ངོ་འཕྲད་བདེ་བའི་དྲ་འབྲེལ།

གཟའ་སྤེན་པ། ༢༠༢༤/༠༧/༢༧

Iraqi Parliament Approves Final Text for Draft Constitution


Weeks of negotiations to work out controversial issues in Iraq's new draft constitution ended Sunday, when the country's National Assembly endorsed it with only minor revisions to the text. The move has deeply angered Sunni Arabs, who believe the constitution favors Iraq's Shi'ite majority and Kurds.

Iraq's National Assembly has been under pressure to sign off on amendments made to the constitution to meet an October 15 deadline for a nationwide referendum.

On Sunday, Iraqi lawmakers gave the final text of the draft to the United Nations, which will print five million copies and distribute them to Iraqis throughout the country.

Despite the late date in receiving the document, U.N. officials expressed confidence that most Iraqis would have copies made available to them by the end of the month.

The revisions made to the charter include adding a sentence that describes Iraq as a founding member of the Arab League, holding the federal government responsible for managing water resources, and creating two deputy prime minister positions for the Cabinet.

But there were no changes made on the contentious issue of federalism, which is deeply opposed by Iraq's five million Sunni Arabs.

Shi'ite Muslims and Kurds, who dominated the committee that drew up the constitution, favor carving out permanent semi-autonomous zones in the oil-rich north and south of the country. Sunnis, who live predominantly in the middle, fear that arrangement would leave Sunni areas unable to share in oil revenues.

A leading Sunni Arab member of the draft constitution committee, Sadoun al-Zubaidi, says he is disappointed that Iraqi leaders chose to submit a constitution, which still falls far short of what would be acceptable to Iraqi Sunnis.

"When you talk about federalism in the manner, which has been presented in the text, you generate fear in certain segments of Iraqi society," he said. "We are actually placing the country on the verge of separatism and fragmentation. Why should we have a referendum on the 15 of October? Why don't we have it three months later? I'm worried about the text that is going to be voted on by the people of Iraq. And I would like to see the people of Iraq vote unanimously, rather than see them divided over a text."

Sunni Arabs, who form the core of Iraq's insurgency, are said to have been registering to vote in the referendum in large numbers. They have vowed to defeat the draft constitution, which can be done, if at least three of Iraq's 18 provinces vote against it. Sunni Arabs form a majority in at least four provinces.

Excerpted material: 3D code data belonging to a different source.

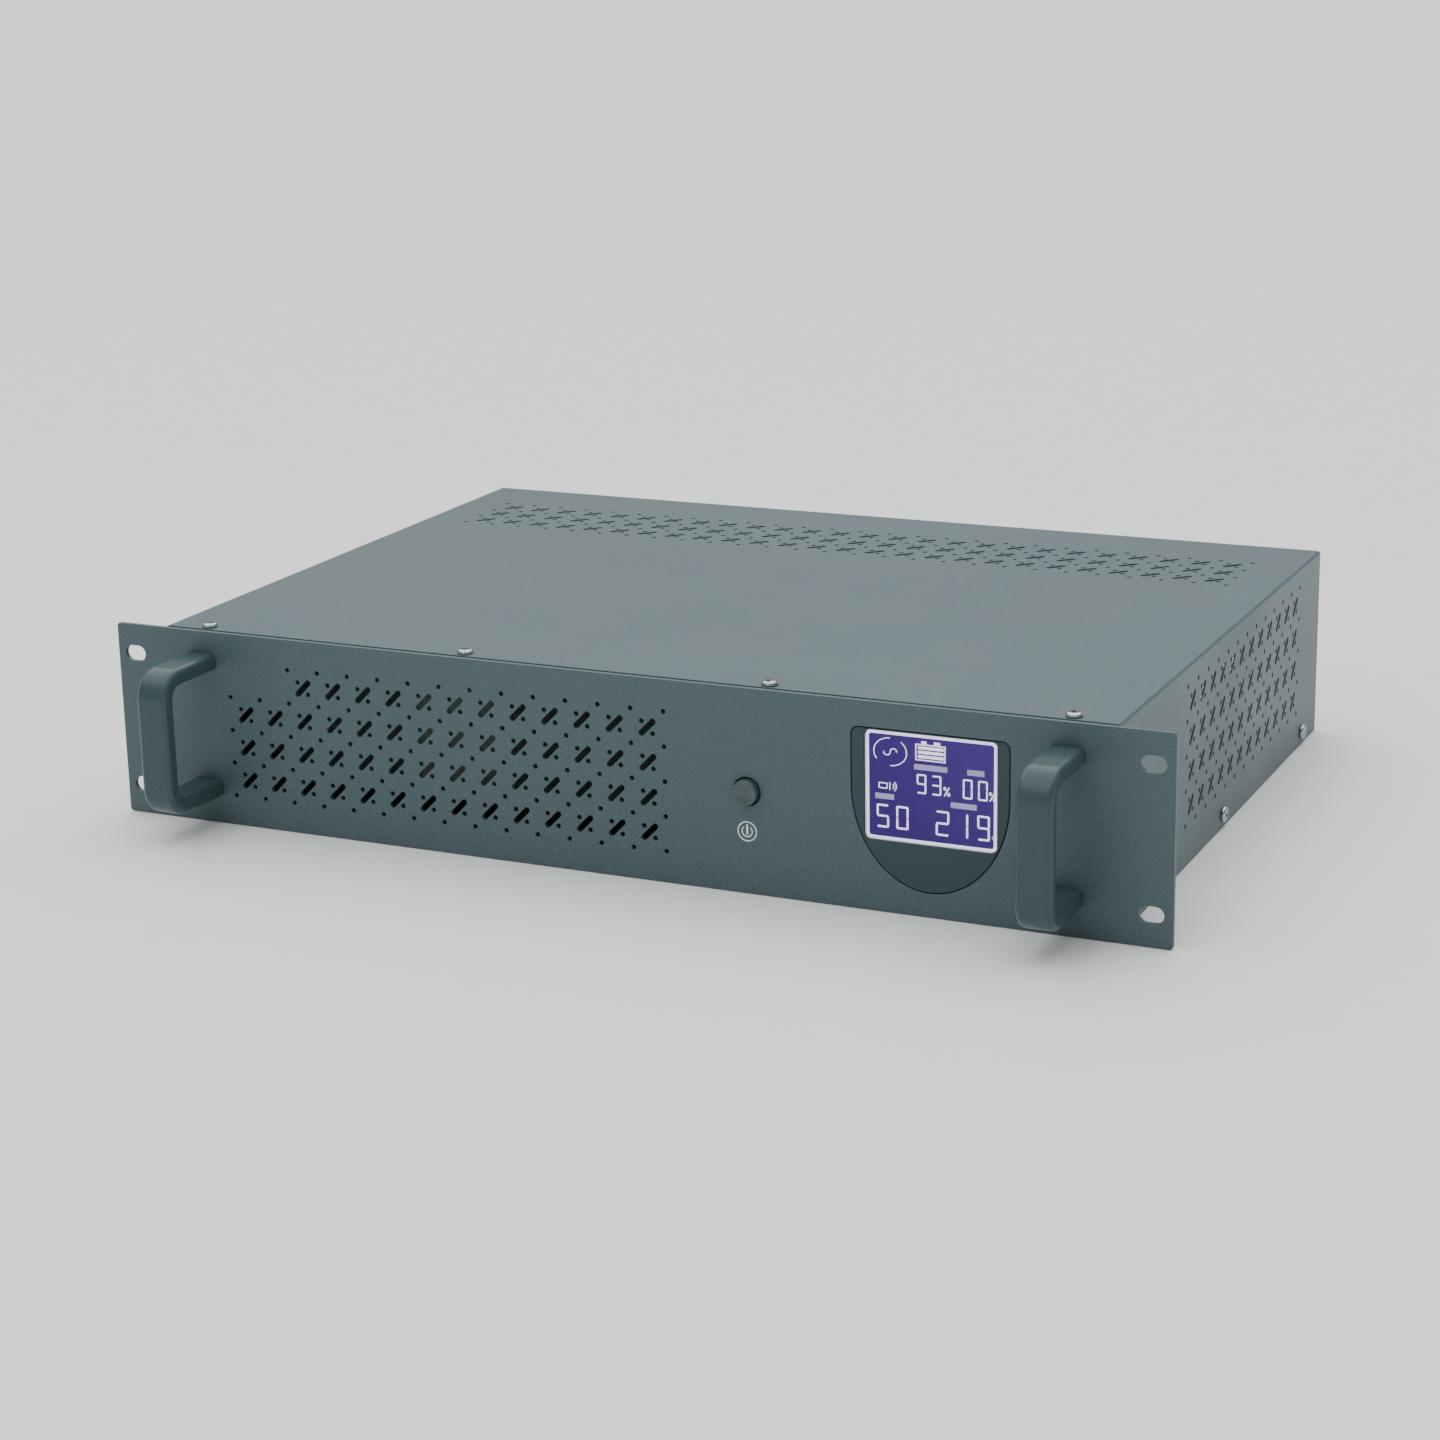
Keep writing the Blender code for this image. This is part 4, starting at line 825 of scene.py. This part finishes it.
class SUPPLY_OT_display(bpy.types.Operator):
    """The shield-shaped bezel, the lit screen with its marks, and the window over it"""
    bl_idname = "supply.display"
    bl_label = "Display"

    def execute(self, context):
        low, high = WINDOW
        x, z = (low.x + high.x) / 2, (low.z + high.z) / 2
        wide, tall = high.x - low.x, high.z - low.z
        place = Matrix.Translation((0, FACE_Y, 0)) @ FRONTWARD
        work = bmesh.new()
        neck, flange, recess = 0.0023, 0.0016, 0.0020
        play, lip_width, ledge_width = 0.0006, 0.0026, 0.004
        outer = shield(work, 0.0)
        aperture = rounded(work, x, z, wide + play, tall + play, 0.0023, 6)
        fill(work, outer + aperture)
        lip = shield(work, lip_width, -neck)
        fill(work, step(work, outer, neck) + lip)
        ledge = rounded(work, x, z, wide - ledge_width, tall - ledge_width, 0.001, 2, -recess)
        fill(work, step(work, aperture, recess) + ledge)
        fill(work, step(work, lip, flange) + step(work, ledge, neck + flange - recess))
        bmesh.ops.recalc_face_normals(work, faces=work.faces[:])
        soften(work, 0.0004, 3, at_level(0.0))
        piece("bezel_shell", work, place, bezel_plastic(), ("display_bezel",))
        self.screen(context, x, z, wide, tall)
        return {"FINISHED"}

    def screen(self, context, x, z, wide, tall):
        """Three layers: lit ground, marks on it, and clear glass in front."""
        tints = context.scene.supply_colours
        low, high = WINDOW
        place = Matrix.Translation((x, 0, z)) @ FRONTWARD
        ground_y, glass_back = high.y - 0.0005, low.y + 0.0006
        work = bmesh.new()
        rounded(work, 0, 0, wide, tall, 0.002, 6)
        thicken(work, high.y - ground_y)
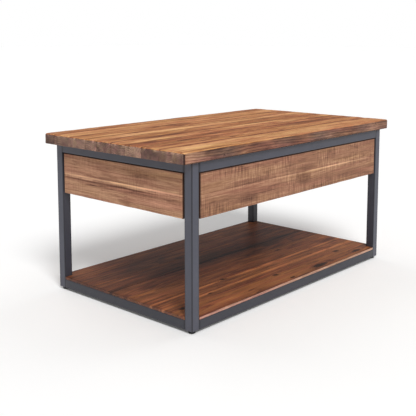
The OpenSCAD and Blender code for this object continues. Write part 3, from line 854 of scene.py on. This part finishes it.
def solids(node):
    """Lowest and highest corner of each solid of a CAD node, in millimetres."""
    data = frame["nodes"][node].data
    hundredths = np.round(np.array([v.co for v in data.vertices]) * 1e5)
    points, label = np.unique(hundredths, axis=0, return_inverse=True)
    faces = [label.ravel()[list(polygon.vertices)] for polygon in data.polygons]
    group, before = np.arange(len(points)), None
    while not np.array_equal(group, before):
        before = group.copy()
        for face in faces:
            group[face] = group[face].min()
    parts = [points[group == g] / 100.0 for g in np.unique(group)]
    found = [(part.min(0), part.max(0)) for part in parts]
    return sorted(found, key=lambda f: tuple((f[0] + f[1]).round(2)))


def box_bottom():
    """The bottom board, notched round the legs and slightly bowed."""
    a, b = box_mm("box_bottom")
    notch_x, notch_y = clear_of_legs()
    xs = with_lines(ticks(a[0], b[0], 12.0), (-notch_x, notch_x))
    ys = with_lines(ticks(a[1], b[1], 12.0), (-notch_y, notch_y))
    zs = ticks(a[2], b[2], 4.0)
    p, quads = lattice(xs, ys, zs, lambda x, y, z: (abs(x) < notch_x) | (abs(y) < notch_y))
    x, y, z = p.copy().T
    ease_all(p, a, b, 0.6)
    bow = 0.25 + 0.25 * noise(201, x / 160, y / 130)
    p[:, 2] += np.where(z < (a[2] + b[2]) / 2, bow * 0.5, -bow * 0.5)
    tone = 0.06 * noise(202, x / 200, y / 60)
    board("box_bottom", p, quads, BOX_WOOD, tone, (300.0, 30.0, -250.0))


def plain_boards(node, material, run):
    """Boards with worn edges, one for each solid of the CAD node."""
    shape, starts = Shape(), []
    for n, (a, b) in enumerate(solids(node)):
        p, quads = lattice(ticks(a[0], b[0], 14.0), ticks(a[1], b[1], 14.0), ticks(a[2], b[2], 8.0))
        starts.append(p.copy())
        wear = 0.8 + 0.3 * noise(211, p[:, run] / 30, p[:, 2] / 30, n)
        ease_all(p, a, b, wear)
        shape.add(p, quads)
    x, y, _ = np.concatenate(starts).T
    tone = 0.08 * noise(212, x / 90, y / 70)
    points = np.concatenate(shape.points)
    board(node, points, shape.faces, material, tone, (500.0, 60.0, -300.0))


# ---- small hardware ----


def cross_recess(centre, axis, radius, shape):
    """The face of a screw head: a low dome with a cross recess, rim on the given radius."""
    u, v = square_to(axis)
    half = [m / 3.3 for m in (0.0, 0.3, 0.5, 1.0, 1.7, 2.2, 2.6, 3.3)]
    line = np.array([-m for m in half[:0:-1]] + half)
    gx, gy = np.meshgrid(line, line, indexing="ij")
    big = np.maximum(abs(gx), abs(gy))
    scale = np.where(big > 0, big / np.maximum(np.hypot(gx, gy), 1e-9), 1)
    rounder = 1 + (scale - 1) * step(0.5, 0.9, big)
    px, py = gx * rounder * radius, gy * rounder * radius
    slot = (np.minimum(abs(gx), abs(gy)) < 0.13) & (big < 0.62)
    level = 0.1 * (1 - (px**2 + py**2) / radius**2) - np.where(slot, 1.3 * (1 - big / 0.9), 0)
    points = centre + px[..., None] * u + py[..., None] * v + level[..., None] * -axis
    at = np.arange(len(line) ** 2).reshape(len(line), len(line))
    quads = np.stack([at[:-1, :-1], at[1:, :-1], at[1:, 1:], at[:-1, 1:]], -1)
    shape.add(points.reshape(-1, 3), quads.reshape(-1, 4))


def screws(node, upward=False):
    """Countersunk screws with a thread, one per solid. Heads face the middle, or down."""
    shape = Shape()
    for a, b in solids(node):
        centre = (a + b) / 2
        along = int(np.argmax(b - a))
        axis = np.zeros(3)
        axis[along] = 1.0 if upward or centre[along] > 0 else -1.0
        length = (b - a)[along]
        head = centre - axis * length / 2
        radius = (b - a)[(along + 1) % 3] / 2
        profile = [(0.05, radius * 0.97), (0.25, radius), (0.5, radius * 0.97), (2.3, 1.75)]
        t = 2.9
        while t < length - 3.2:
            profile += [(t, 1.35), (t + 0.45, 1.95), (t + 0.6, 1.95)]
            t += 1.25
        profile += [(length - 2.4, 1.2), (length - 0.1, 0.15)]
        shape.lathe(head, axis, profile, 20)
        cross_recess(head + axis * 0.12, axis, radius * 0.96, shape)
    shape.piece(node, ZINC, 30)


def turned(node, profile, material=ZINC):
    """Pins along X, one per solid, turned from the end nearest the middle outward."""
    shape = Shape()
    for a, b in solids(node):
        out = 1.0 if (a + b)[0] > 0 else -1.0
        _, y, z = (a + b) / 2
        shape.lathe(np.array([a[0] if out > 0 else b[0], y, z]), (out, 0, 0), profile, 36)
    shape.piece(node, material, 30)


def plated(node, width=0.5):
    """A CAD plate copied and given rounded edges that show wear."""
    bm = bmesh.new()
    bm.from_mesh(frame["nodes"][node].data)
    bmesh.ops.remove_doubles(bm, verts=bm.verts, dist=2e-6)
    bmesh.ops.dissolve_limit(bm, angle_limit=radians(1), verts=bm.verts, edges=bm.edges)
    steep = radians(50)
    sharp = [e for e in bm.edges if len(e.link_faces) == 2 and e.calc_face_angle(0) > steep]
    how = {"offset": width * MM, "segments": 2, "profile": 0.5, "clamp_overlap": True}
    bevel = bmesh.ops.bevel(bm, geom=sharp, affect="EDGES", **how)
    bm.verts.index_update()
    rubbed = {v.index for f in bevel["faces"] for v in f.verts}
    data = bpy.data.meshes.new(f"v_{node}")
    bm.to_mesh(data)
    bm.free()
    made = placed(f"v_{node}", data, BRACKET_PAINT, 35)
    store(made, rub=[i in rubbed for i in range(len(data.vertices))], grime=0.0)
    stands_for(made, [node])


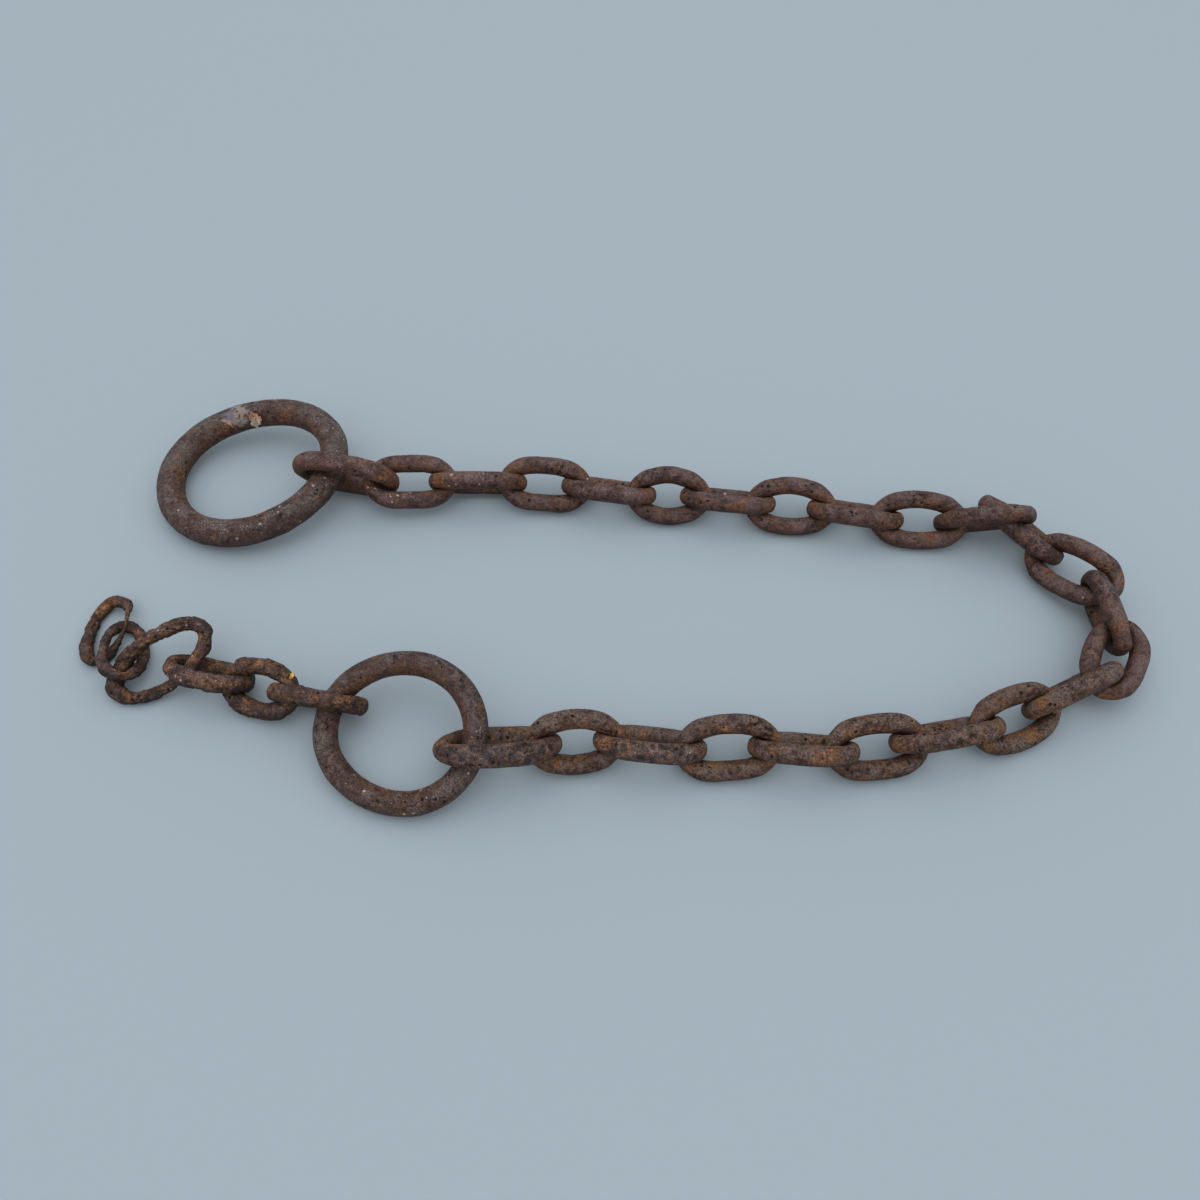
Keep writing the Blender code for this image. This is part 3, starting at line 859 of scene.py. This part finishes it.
def ragged_sheet(rings, spokes, curl):
    """Points (u, v, bulge) of a ragged round sheet of radius 1, and its faces."""
    points = [(0.0, 0.0, 0.0)]
    for ring in range(1, rings + 1):
        for spoke in range(spokes):
            turn = 2 * math.pi * spoke / spokes
            ragged = 1 + 0.16 * math.sin(3 * turn + 1.0) + 0.12 * math.sin(7 * turn)
            ragged += 0.07 * math.sin(12 * turn + 2.0)
            u = ring / rings * ragged * math.cos(turn)
            v = ring / rings * ragged * math.sin(turn)
            bulge = curl * (u * u - 0.6 * v * v + 0.35 * math.sin(3 * u + 2 * v))
            points.append((u, v, bulge))
    faces = [(0, 1 + k, 1 + (k + 1) % spokes) for k in range(spokes)]
    for ring in range(rings - 1):
        first = 1 + ring * spokes
        second = first + spokes
        for k in range(spokes):
            after = (k + 1) % spokes
            faces.append((first + k, second + k, second + after, first + after))
    return points, faces


def scrap(name, node, share, across, up, size, curl, material):
    """A small ragged sheet that clings to a piece, at a share of the way through its box."""
    low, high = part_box(node)
    middle = Vector([a + (b - a) * s for a, b, s in zip(low, high, share)])
    across = Vector(across).normalized()
    up = Vector(up).normalized()
    out = across.cross(up)
    width, height = size
    points, faces = ragged_sheet(SCRAP_RINGS, SCRAP_SPOKES, curl)
    mesh = bpy.data.meshes.new(name)
    corners = []
    for u, v, bulge in points:
        offset = across * u * width + up * v * height + out * bulge * width
        corners.append(tuple(middle + offset / 2))
    mesh.from_pydata(corners, [], faces)
    climb = mesh.attributes.new("climb", "FLOAT", "POINT")
    climb.data.foreach_set("value", [0.5 + v / 2 for _, v, _ in points])
    mesh.materials.append(material)
    sheet = bpy.data.objects.new(name + "_sheet", mesh)
    bpy.context.scene.collection.objects.link(sheet)
    wall = sheet.modifiers.new("wall", "SOLIDIFY")
    wall.thickness = SCRAP_WALL
    wall.offset = 0.0
    piece = evaluated(name, sheet)
    for face in piece.data.polygons:
        face.use_smooth = True
    return piece


dry_leaf = scrap_material("dry_leaf", (0.300, 0.150, 0.085), (0.480, 0.400, 0.310), 0.006)
yellow_petal = scrap_material("yellow_petal", (0.750, 0.520, 0.060), (0.560, 0.330, 0.050), 0.002)
curled_scrap = scrap("curled_scrap", "ring_large", share=(0.475, 0.836, 0.72),
                     across=(1.0, 0.1, -0.15), up=(-0.1, 0.62, 0.78),
                     size=(0.0058, 0.0080), curl=0.9, material=dry_leaf)
yellow_scrap = scrap("yellow_scrap", "link_26", share=(0.906, 0.530, 0.925),
                     across=(1.0, -0.5, -0.5), up=(0.4, 1.0, 0.3),
                     size=(0.0016, 0.0030), curl=0.5, material=yellow_petal)
for piece, slot in ((curled_scrap, "ring_rust"), (yellow_scrap, "flaky_rust")):
    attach(piece, "root")

# ---- ground, light and camera -------------------------------------------------------------

ground_mesh = bpy.data.meshes.new("ground")
half = GROUND_SIZE / 2
corners = [(-half, -half, 0), (half, -half, 0), (half, half, 0), (-half, half, 0)]
ground_mesh.from_pydata(corners, [], [(0, 1, 2, 3)])
ground_mesh.materials.append(ground_material())
ground = bpy.data.objects.new("ground", ground_mesh)
bpy.context.scene.collection.objects.link(ground)

world = bpy.data.worlds.new("soft sky")
bpy.context.scene.world = world
world.use_nodes = True
sky = Tree(world.node_tree)
direction = sky.add("ShaderNodeTexCoord").outputs["Generated"]
up = sky.add("ShaderNodeSeparateXYZ", {"Vector": direction}).outputs[2]
sky_light = sky.add("ShaderNodeMapRange", {"Value": up, "To Min": SKY_AT_HORIZON, "To Max": SKY_OVERHEAD})
background = world.node_tree.nodes["Background"]
background.inputs["Color"].default_value = SKY_COLOUR
sky.put(background.inputs["Strength"], sky_light.outputs[0])


def soft_box(name, place, size, power):
    """A large square lamp that looks at the chain."""
    lamp = bpy.data.lights.new(name, "AREA")
    lamp.size = size
    lamp.energy = power
    holder = bpy.data.objects.new(name, lamp)
    holder.location = place
    holder.rotation_euler = (-Vector(place)).to_track_quat("-Z", "Y").to_euler()
    bpy.context.scene.collection.objects.link(holder)


soft_box("top_light", LAMP_PLACE, LAMP_SIZE, LAMP_POWER)

lens = bpy.data.cameras.new("camera")
lens.lens = CAMERA_LENS
lens.sensor_width = CAMERA_SENSOR
lens.clip_start = CAMERA_NEAR
camera = bpy.data.objects.new("camera", lens)
camera.location = CAMERA_PLACE
camera.rotation_euler = (math.radians(90 - CAMERA_DOWN), 0.0, 0.0)
bpy.context.scene.collection.objects.link(camera)
bpy.context.scene.camera = camera
bpy.context.scene.view_settings.view_transform = "Standard"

A Shi'ite lawmaker, Ali al-Dabbagh, says that attempts to reach a compromise on federalism and other issues with Sunni Arabs were going nowhere, and a decision had to be made to keep Iraq's political process on track toward holding national elections in December.

"We feel the constitution is a balanced constitution, and is taking care of all the Iraqis," he said. "And for those who purposely need to collapse the political process, they have to re-think about it, because there will also be action from the other parties. They will not stay quietly without any reaction."

Sectarian tension between Sunni and Shi'ite Muslims in Iraq are already high, with each side accusing the other of using intimidation tactics and committing sectarian-motivated murders.

On Sunday, a spokesman for Iraqi Prime Minister Ibrahim al-Jaafari warned Iraqis that Sunni extremists could further escalate violence ahead of the October referendum in a bid to ignite an all-out civil war.